SALAM PAPUA (TIMIKA)- Kenaikan harga daging babi di Timika hingga Rp 200.000., sampai Rp 250.000 per kilogram bukan lagi sekadar gejala inflasi musiman. Ini adalah sinyal jelas dari krisis pasokan pangan lokal, terutama komoditas yang secara budaya dan ekonomi sangat vital bagi masyarakat asli Papua (OAP).

Data Badan Pusat Statistik (BPS) Mimika menyebutkan bahwa hingga Juni 2025, daging babi menjadi penyumbang inflasi terbesar di Mimika, yakni 1,17 persen dari total inflasi 3,16 persen. Ini berarti hampir sepertiga dari tekanan harga yang dirasakan masyarakat berasal dari satu komoditas saja. Lebih dari sekadar angka, ini menunjukkan ada rantai pasok yang patah dan belum ada upaya serius untuk menyambungnya kembali.

Wabah Demam Babi Afrika (ASF) telah menyerang Mimika sejak beberapa tahun lalu, dan hingga kini, dampaknya masih membekas dalam-dalam. Ribuan babi mati, peternak bangkrut, dan konsumen tercekik harga.

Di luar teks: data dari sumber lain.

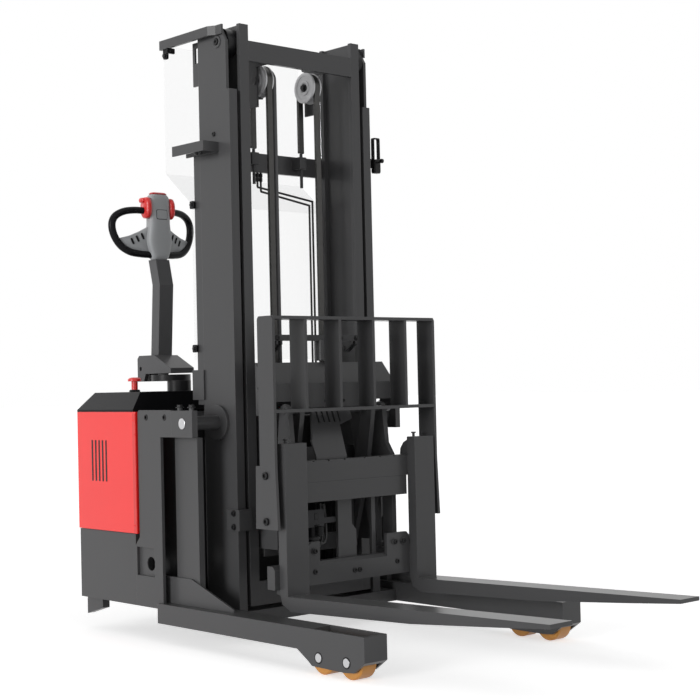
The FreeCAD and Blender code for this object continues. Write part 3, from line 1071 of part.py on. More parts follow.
def build_fork_frame_details():
    """Centre plate, thin upright, valve with its plate, and the slotted guard."""
    low = padded("CentrePlate", "front", "centre_front - centre_thick", "centre_thick", [
        ("centre_left", "lower_top - 20"), ("centre_step", "lower_top - 20"),
        ("centre_step", "centre_high - 12"),
        ("centre_right", "centre_high + 12"), ("centre_right", "apron_low + 20"),
        ("centre_left", "apron_low + 20"),
    ])
    thin = block("Mullion", ("mullion_wide - mullion_half", "mullion_wide + mullion_half"),
                 ("centre_front - centre_thick", "centre_front"), ("lower_top - 20", "apron_low + 20"))
    body = rod("ValveBody", "high", "valve_rad", ("valve_low", "valve_top"), "valve_wide", "valve_ahead")
    plate = block("ValvePlate", ("valve_plate_out", "valve_plate_in"),
                  ("centre_front - 18", "centre_front - 12"),
                  ("valve_top - 16", "valve_plate_top"))
    arm = block("ValveShelf", ("valve_wide - 20", "valve_wide + 20"), ("valve_ahead", "centre_front - 12"),
                ("valve_top - 16", "valve_top - 8"))
    link = block("ValveLink", ("valve_plate_in", "centre_left + 12"),
                 ("centre_front - 18", "centre_front - 12"),
                 ("valve_top - 5", "valve_top + 15"))
    node("reach_valve", join("ReachValve", [body, plate, arm, link]))
    slat = doc.addObject("PartDesign::Body", "Guard")
    sketch = sketch_on(slat, "GuardSketch", "side", "slat_low_left")
    draw_outline(sketch, "side", [
        ("slat_low_ahead", "slat_low - 9"), ("slat_low_ahead + slat_thick", "slat_low - 9"),
        ("slat_low_ahead + slat_thick", "slat_low"), ("slat_top_ahead + slat_thick", "slat_top"),
        ("slat_top_ahead", "slat_top"), ("slat_low_ahead", "slat_low"),
    ])
    pad = slat.newObject("PartDesign::Pad", "GuardPad")
    pad.Profile = sketch
    bind(pad, "Length", "slat_top_right - slat_low_left")
    doc.recompute()
    pocketed(slat, "GuardLeft", "front", [
        ("slat_low_left - 5", "slat_waist_left_high"), ("slat_waist_left", "slat_waist_left_high"),
        ("slat_top_left", "slat_top + 5"), ("slat_low_left - 5", "slat_top + 5"),
    ])
    pocketed(slat, "GuardRight", "front", [
        ("slat_low_right", "slat_low - 20"), ("slat_top_right + 5", "slat_low - 20"),
        ("slat_top_right + 5", "slat_top - slat_shoulder"), ("slat_top_right", "slat_top - slat_shoulder"),
        ("slat_waist_right", "slat_waist_right_high"),
    ])
    for number in range(GUARD_SLOTS):
        left = f"slat_slot_first + {number} * slat_slot_pitch"
        pocketed(slat, f"GuardSlot_{number}", "front", [
            (left, "slat_slot_low"), (f"{left} + slat_slot", "slat_slot_low"),
            (f"{left} + slat_slot", "slat_top + 5"), (left, "slat_top + 5"),
        ])
    node("centre_plates", group("CentrePlates", [low, thin, slat]))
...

Tidak ada vaksin, tidak ada ganti rugi, dan tidak ada solusi pemulihan jangka panjang yang nyata.

Alih-alih respons cepat, yang terjadi adalah pembiaran sistemik. Peternak dibiarkan kehilangan modal hidupnya tanpa dukungan. Tidak ada program restocking yang terstruktur, tidak ada distribusi bibit babi tahan penyakit, dan bahkan edukasi biosekuriti pun berjalan sporadis.

Kita tidak sedang bicara daging sapi atau ayam yang bisa diganti. Daging babi di tanah Papua adalah simbol budaya, bagian dari identitas, dan elemen penting dalam acara adat, gerejawi, hingga ritual syukuran. Saat harga melambung, bukan hanya perut rakyat yang tercekik, tapi juga tatanan sosial yang ikut terganggu.

Bagi masyarakat Mimika, terutama OAP, mahalnya daging babi berarti semakin jauhnya akses terhadap kebutuhan dasar dan warisan budaya. Bukan tidak mungkin ke depan, hanya segelintir orang yang mampu menghadirkan babi dalam pesta adat, sementara sisanya hanya bisa menyaksikan dari pinggir.

Krisis ini seharusnya menjadi momen refleksi sekaligus momentum perubahan. Kabupaten Mimika, dengan APBD besar dan potensi lahan yang luas, tidak boleh membiarkan hal ini berlama-lama. Harus ada keberanian politik untuk membangun kedaulatan pangan lokal, termasuk di sektor peternakan babi.

Beberapa langkah yang harus segera diambil: Program pemulihan ternak babi skala kabupaten, dengan pendampingan dan perlindungan kesehatan hewan. Insentif bagi peternak lokal, baik dalam bentuk modal usaha maupun subsidi pakan. Penerapan ketat sistem biosekuriti di kandang dan area distribusi. Dan kebijakan harga yang adil, agar konsumen tidak terus menjadi korban permainan pasar dan spekulasi.

Harga daging babi yang mahal di Timika bukan sekadar soal pasokan terbatas, tapi cermin dari kegagalan manajemen krisis dan abainya negara atas ekonomi rakyat kecil. Jika hari ini kita hanya melihatnya sebagai angka inflasi, maka kita sedang menutup mata terhadap derita peternak, rapuhnya ketahanan pangan lokal, dan tergesernya budaya masyarakat Papua oleh ketidakpedulian.

Saatnya Mimika bangkit, bukan hanya sebagai pusat tambang, tetapi juga sebagai simbol kemandirian pangan yang berpihak pada rakyatnya sendiri. Peternak harus secepatnya dibantu demi mengembalikan kejayaan peternakan babi di Kabupaten Mimika. Semoga saja.